REQUIREMENT
Each line below should be quoted exactly, please.

STORED DATA

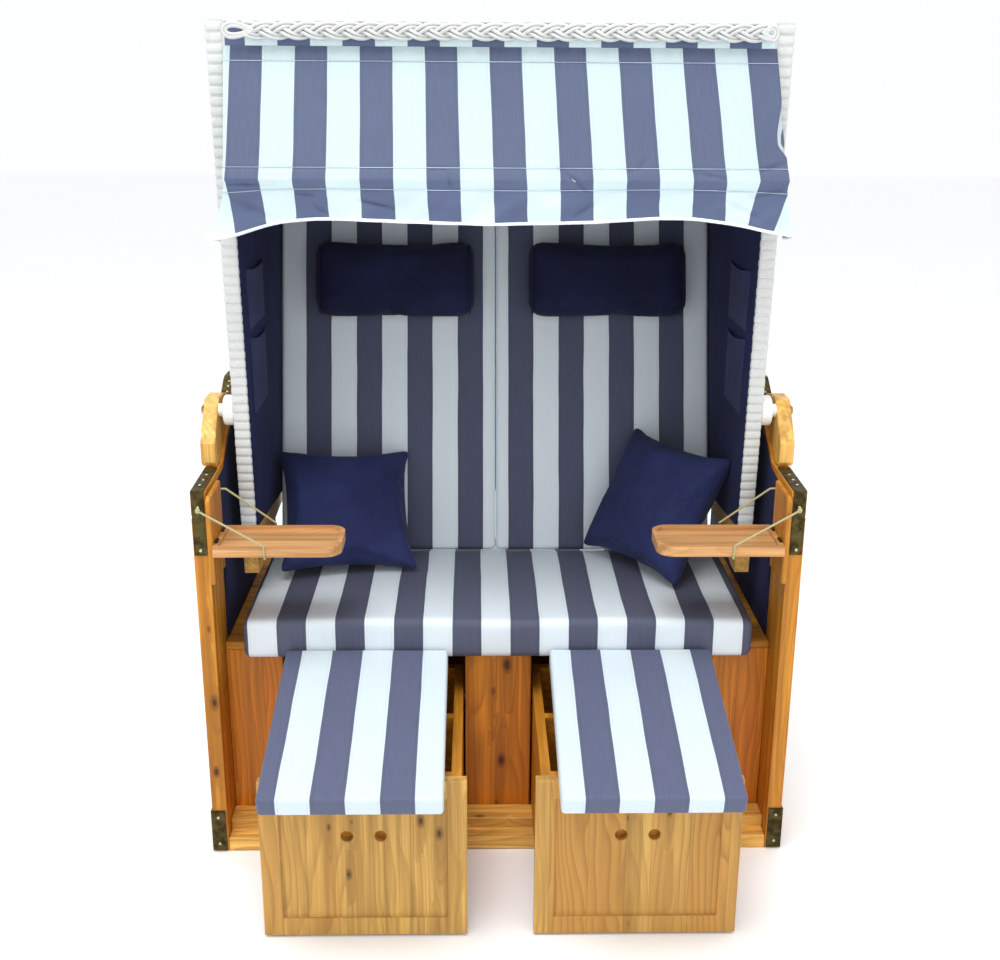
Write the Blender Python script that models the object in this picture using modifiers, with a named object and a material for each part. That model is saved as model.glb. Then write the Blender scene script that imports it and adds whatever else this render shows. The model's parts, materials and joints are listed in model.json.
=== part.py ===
"""A two-seat hooded beach chair: wooden base, tilting hood, awning, trays, footrests and cushions.

Every length is in metres. X is the chair's width, Y runs back from the front face of the side
frames, and Z is up from the floor. The chair_origin empty then moves the whole chair, so that
the middle of its footprint box lies on the world's origin.
"""
import math

import bmesh
import bpy
from mathutils import Euler, Matrix, Vector

# Clearances and small finishes
GAP = 0.0003
EDGE_ROUND = 0.002
BORE_PLAY = 0.0007
OVERRUN = 0.01

# Base side frames
BASE_WIDTH = 1.150
BASE_DEPTH = 0.740
FRAME_THICK = 0.029
FRAME_OUTER = BASE_WIDTH / 2
FRAME_INNER = FRAME_OUTER - FRAME_THICK
FRONT_STILE_WIDTH = 0.115
REAR_STILE_WIDTH = 0.070
BOTTOM_RAIL_HEIGHT = 0.070
ARM_RAIL_HEIGHT = 0.050
ARM_FRONT_HEIGHT = 0.767
ARM_RISE = 0.006
ARM_REAR_HEIGHT = ARM_FRONT_HEIGHT + ARM_RISE
ARM_DEPTH = 0.170
RIDGE_RISE = 0.127
RIDGE_HEIGHT = ARM_REAR_HEIGHT + RIDGE_RISE
RIDGE_FRONT = 0.370
RIDGE_REAR = 0.430
REAR_HEIGHT = 0.620
INFILL_THICK = 0.014
INFILL_SET_IN = 0.006
LINING_THICK = 0.004
LINING_TOP_MARGIN = 0.010

# Metal straps
STRAP_THICK = 0.0025
STRAP_WIDTH = 0.024
STRAP_FRONT_LEG = 0.125
STRAP_TOP_LEG = 0.134
FOOT_STRAP_HEIGHT = 0.090
FOOT_STRAP_SIDE_LEG = 0.045
FOOT_STRAP_LIFT = 0.003
RIDGE_STRAP_LEG = 0.060

# Seat box
SEAT_BOARD_TOP = 0.4233
SEAT_BOARD_THICK = 0.015
SEAT_BOX_FRONT = 0.0845
SEAT_BOX_REAR_MARGIN = 0.050
SEAT_BOX_REAR = BASE_DEPTH - SEAT_BOX_REAR_MARGIN
BOX_PANEL_THICK = 0.018
BOX_PANEL_LIFT = 0.003
CENTRE_PANEL_WIDTH = 0.133
END_PANEL_WIDTH = 0.114
SILL_LOW_DEPTH = 0.031
SILL_LOW_HEIGHT = 0.029
SILL_HEIGHT = 0.053

# Footrest drawers, pulled out
DRAWER_INNER = 0.0606
DRAWER_SIDE_PLAY = 0.0016
DRAWER_OUTER = FRAME_INNER - END_PANEL_WIDTH - DRAWER_SIDE_PLAY
DRAWER_FRONT = -0.273
DRAWER_FRONT_THICK = 0.020
DRAWER_LIFT = 0.004
DRAWER_TOP = 0.321
DRAWER_STILE = 0.036
DRAWER_PANEL_INSET = 0.006
FINGER_HOLE_RADIUS = 0.011
FINGER_HOLE_SPACING = 0.060
FINGER_HOLE_DROP = 0.114
RUNNER_SIDE_MARGIN = 0.010
RUNNER_THICK = 0.018
RUNNER_REAR = 0.200
RUNNER_TOP = 0.318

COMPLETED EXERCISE
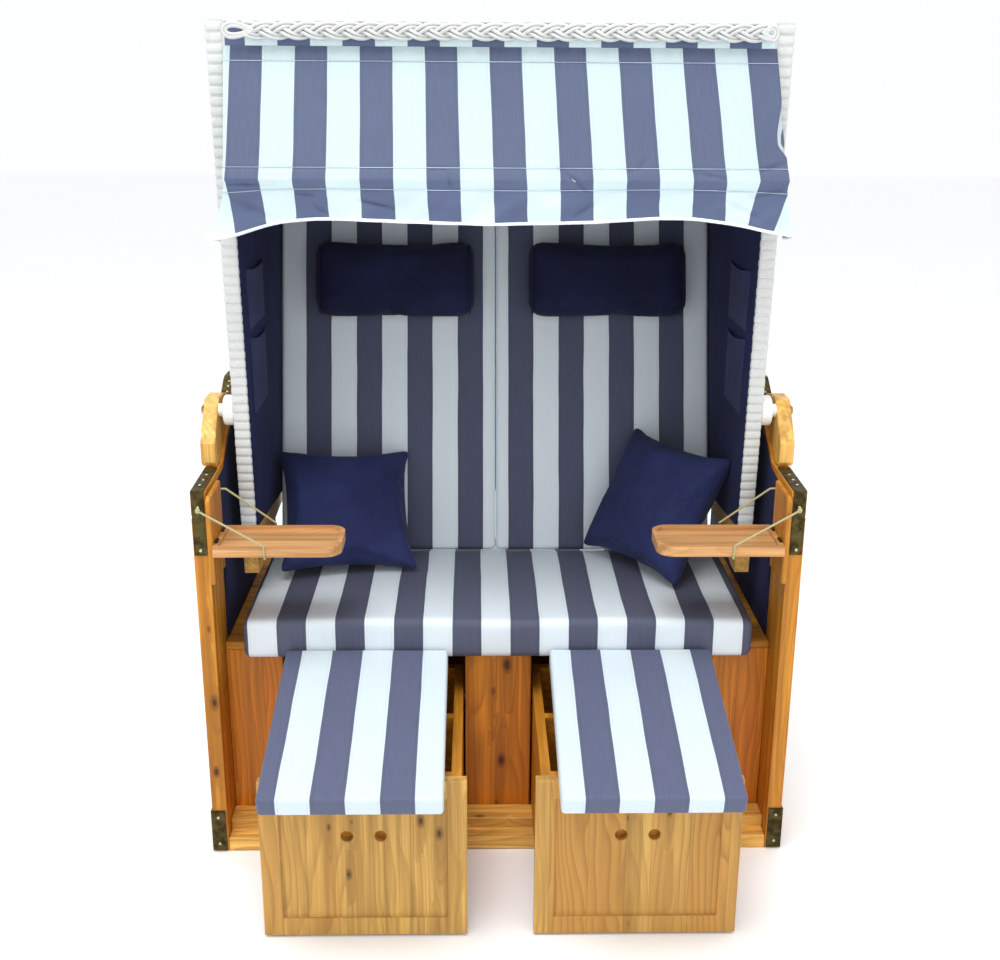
Write the Blender Python script that models the object in this picture using modifiers, with a named object and a material for each part. That model is saved as model.glb. Then write the Blender scene script that imports it and adds whatever else this render shows. The model's parts, materials and joints are listed in model.json.
=== part.py ===
"""A two-seat hooded beach chair: wooden base, tilting hood, awning, trays, footrests and cushions.

Every length is in metres. X is the chair's width, Y runs back from the front face of the side
frames, and Z is up from the floor. The chair_origin empty then moves the whole chair, so that
the middle of its footprint box lies on the world's origin.
"""
import math

import bmesh
import bpy
from mathutils import Euler, Matrix, Vector

# Clearances and small finishes
GAP = 0.0003
EDGE_ROUND = 0.002
BORE_PLAY = 0.0007
OVERRUN = 0.01

# Base side frames
BASE_WIDTH = 1.150
BASE_DEPTH = 0.740
FRAME_THICK = 0.029
FRAME_OUTER = BASE_WIDTH / 2
FRAME_INNER = FRAME_OUTER - FRAME_THICK
FRONT_STILE_WIDTH = 0.115
REAR_STILE_WIDTH = 0.070
BOTTOM_RAIL_HEIGHT = 0.070
ARM_RAIL_HEIGHT = 0.050
ARM_FRONT_HEIGHT = 0.767
ARM_RISE = 0.006
ARM_REAR_HEIGHT = ARM_FRONT_HEIGHT + ARM_RISE
ARM_DEPTH = 0.170
RIDGE_RISE = 0.127
RIDGE_HEIGHT = ARM_REAR_HEIGHT + RIDGE_RISE
RIDGE_FRONT = 0.370
RIDGE_REAR = 0.430
REAR_HEIGHT = 0.620
INFILL_THICK = 0.014
INFILL_SET_IN = 0.006
LINING_THICK = 0.004
LINING_TOP_MARGIN = 0.010

# Metal straps
STRAP_THICK = 0.0025
STRAP_WIDTH = 0.024
STRAP_FRONT_LEG = 0.125
STRAP_TOP_LEG = 0.134
FOOT_STRAP_HEIGHT = 0.090
FOOT_STRAP_SIDE_LEG = 0.045
FOOT_STRAP_LIFT = 0.003
RIDGE_STRAP_LEG = 0.060

# Seat box
SEAT_BOARD_TOP = 0.4233
SEAT_BOARD_THICK = 0.015
SEAT_BOX_FRONT = 0.0845
SEAT_BOX_REAR_MARGIN = 0.050
SEAT_BOX_REAR = BASE_DEPTH - SEAT_BOX_REAR_MARGIN
BOX_PANEL_THICK = 0.018
BOX_PANEL_LIFT = 0.003
CENTRE_PANEL_WIDTH = 0.133
END_PANEL_WIDTH = 0.114
SILL_LOW_DEPTH = 0.031
SILL_LOW_HEIGHT = 0.029
SILL_HEIGHT = 0.053

# Footrest drawers, pulled out
DRAWER_INNER = 0.0606
DRAWER_SIDE_PLAY = 0.0016
DRAWER_OUTER = FRAME_INNER - END_PANEL_WIDTH - DRAWER_SIDE_PLAY
DRAWER_FRONT = -0.273
DRAWER_FRONT_THICK = 0.020
DRAWER_LIFT = 0.004
DRAWER_TOP = 0.321
DRAWER_STILE = 0.036
DRAWER_PANEL_INSET = 0.006
FINGER_HOLE_RADIUS = 0.011
FINGER_HOLE_SPACING = 0.060
FINGER_HOLE_DROP = 0.114
RUNNER_SIDE_MARGIN = 0.010
RUNNER_THICK = 0.018
RUNNER_REAR = 0.200
RUNNER_TOP = 0.318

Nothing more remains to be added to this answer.